## RAW RECORDS
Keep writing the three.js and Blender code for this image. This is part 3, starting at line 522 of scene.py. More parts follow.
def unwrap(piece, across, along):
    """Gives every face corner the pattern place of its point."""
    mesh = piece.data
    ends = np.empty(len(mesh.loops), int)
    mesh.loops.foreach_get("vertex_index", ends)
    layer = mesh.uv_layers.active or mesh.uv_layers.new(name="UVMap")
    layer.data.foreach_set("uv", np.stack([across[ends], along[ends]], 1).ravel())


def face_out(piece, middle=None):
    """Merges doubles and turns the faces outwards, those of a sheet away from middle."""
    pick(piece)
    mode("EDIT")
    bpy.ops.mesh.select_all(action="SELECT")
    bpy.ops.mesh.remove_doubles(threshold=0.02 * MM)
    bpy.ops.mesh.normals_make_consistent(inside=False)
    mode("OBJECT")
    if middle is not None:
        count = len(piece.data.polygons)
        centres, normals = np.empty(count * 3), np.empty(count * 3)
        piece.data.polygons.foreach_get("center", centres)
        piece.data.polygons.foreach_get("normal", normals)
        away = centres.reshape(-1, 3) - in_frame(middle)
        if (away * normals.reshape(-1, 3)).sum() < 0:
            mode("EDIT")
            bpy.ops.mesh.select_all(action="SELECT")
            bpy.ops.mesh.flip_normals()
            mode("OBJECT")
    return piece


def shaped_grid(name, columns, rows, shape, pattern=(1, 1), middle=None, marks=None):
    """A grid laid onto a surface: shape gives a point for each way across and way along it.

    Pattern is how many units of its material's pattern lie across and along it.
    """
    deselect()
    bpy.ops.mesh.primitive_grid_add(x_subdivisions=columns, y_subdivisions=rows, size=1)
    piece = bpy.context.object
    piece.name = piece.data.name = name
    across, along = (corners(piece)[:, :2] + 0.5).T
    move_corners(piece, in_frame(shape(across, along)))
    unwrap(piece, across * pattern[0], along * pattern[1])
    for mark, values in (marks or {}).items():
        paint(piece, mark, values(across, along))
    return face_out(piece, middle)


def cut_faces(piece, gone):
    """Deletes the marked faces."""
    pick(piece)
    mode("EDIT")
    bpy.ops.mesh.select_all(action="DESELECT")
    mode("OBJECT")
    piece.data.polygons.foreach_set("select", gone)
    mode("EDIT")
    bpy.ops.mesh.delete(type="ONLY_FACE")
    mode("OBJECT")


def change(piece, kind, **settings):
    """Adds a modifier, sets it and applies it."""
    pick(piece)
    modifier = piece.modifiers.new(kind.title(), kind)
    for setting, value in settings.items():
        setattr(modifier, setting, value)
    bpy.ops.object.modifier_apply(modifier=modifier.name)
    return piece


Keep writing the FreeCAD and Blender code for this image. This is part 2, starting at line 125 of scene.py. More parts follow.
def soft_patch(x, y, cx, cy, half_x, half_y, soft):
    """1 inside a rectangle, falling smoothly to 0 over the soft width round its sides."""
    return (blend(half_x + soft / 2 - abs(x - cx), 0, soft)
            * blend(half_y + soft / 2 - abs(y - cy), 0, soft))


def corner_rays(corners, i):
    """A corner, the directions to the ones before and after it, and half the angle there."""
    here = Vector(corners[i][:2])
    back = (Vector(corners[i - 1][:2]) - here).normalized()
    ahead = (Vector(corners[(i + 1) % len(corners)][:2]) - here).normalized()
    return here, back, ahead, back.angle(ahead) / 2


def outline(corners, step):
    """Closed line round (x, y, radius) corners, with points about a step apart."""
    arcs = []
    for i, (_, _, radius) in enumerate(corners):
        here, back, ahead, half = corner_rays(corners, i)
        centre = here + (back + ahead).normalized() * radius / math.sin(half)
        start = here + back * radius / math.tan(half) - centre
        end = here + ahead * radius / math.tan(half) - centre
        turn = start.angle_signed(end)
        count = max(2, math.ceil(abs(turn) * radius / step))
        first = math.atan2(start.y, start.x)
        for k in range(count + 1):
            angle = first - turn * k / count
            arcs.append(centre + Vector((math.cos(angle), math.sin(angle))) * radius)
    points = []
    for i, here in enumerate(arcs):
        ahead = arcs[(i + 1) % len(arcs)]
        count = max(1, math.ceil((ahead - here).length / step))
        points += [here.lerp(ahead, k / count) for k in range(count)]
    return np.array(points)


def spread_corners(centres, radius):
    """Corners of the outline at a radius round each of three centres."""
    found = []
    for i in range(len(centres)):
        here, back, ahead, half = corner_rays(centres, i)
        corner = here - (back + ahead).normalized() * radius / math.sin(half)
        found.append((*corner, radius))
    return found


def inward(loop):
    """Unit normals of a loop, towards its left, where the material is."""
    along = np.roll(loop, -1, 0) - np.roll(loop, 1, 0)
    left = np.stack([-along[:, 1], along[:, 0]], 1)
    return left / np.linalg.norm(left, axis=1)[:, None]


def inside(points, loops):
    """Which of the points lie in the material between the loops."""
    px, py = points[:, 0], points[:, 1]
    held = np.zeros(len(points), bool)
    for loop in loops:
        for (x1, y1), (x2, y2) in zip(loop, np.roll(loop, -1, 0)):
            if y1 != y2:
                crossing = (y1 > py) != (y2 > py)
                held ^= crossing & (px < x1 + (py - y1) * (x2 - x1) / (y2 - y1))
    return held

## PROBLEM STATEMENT
Everything in the listing above should be restated exactly.

## TASK RESPONSE
Keep writing the three.js and Blender code for this image. This is part 3, starting at line 522 of scene.py. More parts follow.
def unwrap(piece, across, along):
    """Gives every face corner the pattern place of its point."""
    mesh = piece.data
    ends = np.empty(len(mesh.loops), int)
    mesh.loops.foreach_get("vertex_index", ends)
    layer = mesh.uv_layers.active or mesh.uv_layers.new(name="UVMap")
    layer.data.foreach_set("uv", np.stack([across[ends], along[ends]], 1).ravel())


def face_out(piece, middle=None):
    """Merges doubles and turns the faces outwards, those of a sheet away from middle."""
    pick(piece)
    mode("EDIT")
    bpy.ops.mesh.select_all(action="SELECT")
    bpy.ops.mesh.remove_doubles(threshold=0.02 * MM)
    bpy.ops.mesh.normals_make_consistent(inside=False)
    mode("OBJECT")
    if middle is not None:
        count = len(piece.data.polygons)
        centres, normals = np.empty(count * 3), np.empty(count * 3)
        piece.data.polygons.foreach_get("center", centres)
        piece.data.polygons.foreach_get("normal", normals)
        away = centres.reshape(-1, 3) - in_frame(middle)
        if (away * normals.reshape(-1, 3)).sum() < 0:
            mode("EDIT")
            bpy.ops.mesh.select_all(action="SELECT")
            bpy.ops.mesh.flip_normals()
            mode("OBJECT")
    return piece


def shaped_grid(name, columns, rows, shape, pattern=(1, 1), middle=None, marks=None):
    """A grid laid onto a surface: shape gives a point for each way across and way along it.

    Pattern is how many units of its material's pattern lie across and along it.
    """
    deselect()
    bpy.ops.mesh.primitive_grid_add(x_subdivisions=columns, y_subdivisions=rows, size=1)
    piece = bpy.context.object
    piece.name = piece.data.name = name
    across, along = (corners(piece)[:, :2] + 0.5).T
    move_corners(piece, in_frame(shape(across, along)))
    unwrap(piece, across * pattern[0], along * pattern[1])
    for mark, values in (marks or {}).items():
        paint(piece, mark, values(across, along))
    return face_out(piece, middle)


def cut_faces(piece, gone):
    """Deletes the marked faces."""
    pick(piece)
    mode("EDIT")
    bpy.ops.mesh.select_all(action="DESELECT")
    mode("OBJECT")
    piece.data.polygons.foreach_set("select", gone)
    mode("EDIT")
    bpy.ops.mesh.delete(type="ONLY_FACE")
    mode("OBJECT")


def change(piece, kind, **settings):
    """Adds a modifier, sets it and applies it."""
    pick(piece)
    modifier = piece.modifiers.new(kind.title(), kind)
    for setting, value in settings.items():
        setattr(modifier, setting, value)
    bpy.ops.object.modifier_apply(modifier=modifier.name)
    return piece


Keep writing the FreeCAD and Blender code for this image. This is part 2, starting at line 125 of scene.py. More parts follow.
def soft_patch(x, y, cx, cy, half_x, half_y, soft):
    """1 inside a rectangle, falling smoothly to 0 over the soft width round its sides."""
    return (blend(half_x + soft / 2 - abs(x - cx), 0, soft)
            * blend(half_y + soft / 2 - abs(y - cy), 0, soft))


def corner_rays(corners, i):
    """A corner, the directions to the ones before and after it, and half the angle there."""
    here = Vector(corners[i][:2])
    back = (Vector(corners[i - 1][:2]) - here).normalized()
    ahead = (Vector(corners[(i + 1) % len(corners)][:2]) - here).normalized()
    return here, back, ahead, back.angle(ahead) / 2


def outline(corners, step):
    """Closed line round (x, y, radius) corners, with points about a step apart."""
    arcs = []
    for i, (_, _, radius) in enumerate(corners):
        here, back, ahead, half = corner_rays(corners, i)
        centre = here + (back + ahead).normalized() * radius / math.sin(half)
        start = here + back * radius / math.tan(half) - centre
        end = here + ahead * radius / math.tan(half) - centre
        turn = start.angle_signed(end)
        count = max(2, math.ceil(abs(turn) * radius / step))
        first = math.atan2(start.y, start.x)
        for k in range(count + 1):
            angle = first - turn * k / count
            arcs.append(centre + Vector((math.cos(angle), math.sin(angle))) * radius)
    points = []
    for i, here in enumerate(arcs):
        ahead = arcs[(i + 1) % len(arcs)]
        count = max(1, math.ceil((ahead - here).length / step))
        points += [here.lerp(ahead, k / count) for k in range(count)]
    return np.array(points)


def spread_corners(centres, radius):
    """Corners of the outline at a radius round each of three centres."""
    found = []
    for i in range(len(centres)):
        here, back, ahead, half = corner_rays(centres, i)
        corner = here - (back + ahead).normalized() * radius / math.sin(half)
        found.append((*corner, radius))
    return found


def inward(loop):
    """Unit normals of a loop, towards its left, where the material is."""
    along = np.roll(loop, -1, 0) - np.roll(loop, 1, 0)
    left = np.stack([-along[:, 1], along[:, 0]], 1)
    return left / np.linalg.norm(left, axis=1)[:, None]


def inside(points, loops):
    """Which of the points lie in the material between the loops."""
    px, py = points[:, 0], points[:, 1]
    held = np.zeros(len(points), bool)
    for loop in loops:
        for (x1, y1), (x2, y2) in zip(loop, np.roll(loop, -1, 0)):
            if y1 != y2:
                crossing = (y1 > py) != (y2 > py)
                held ^= crossing & (px < x1 + (py - y1) * (x2 - x1) / (y2 - y1))
    return held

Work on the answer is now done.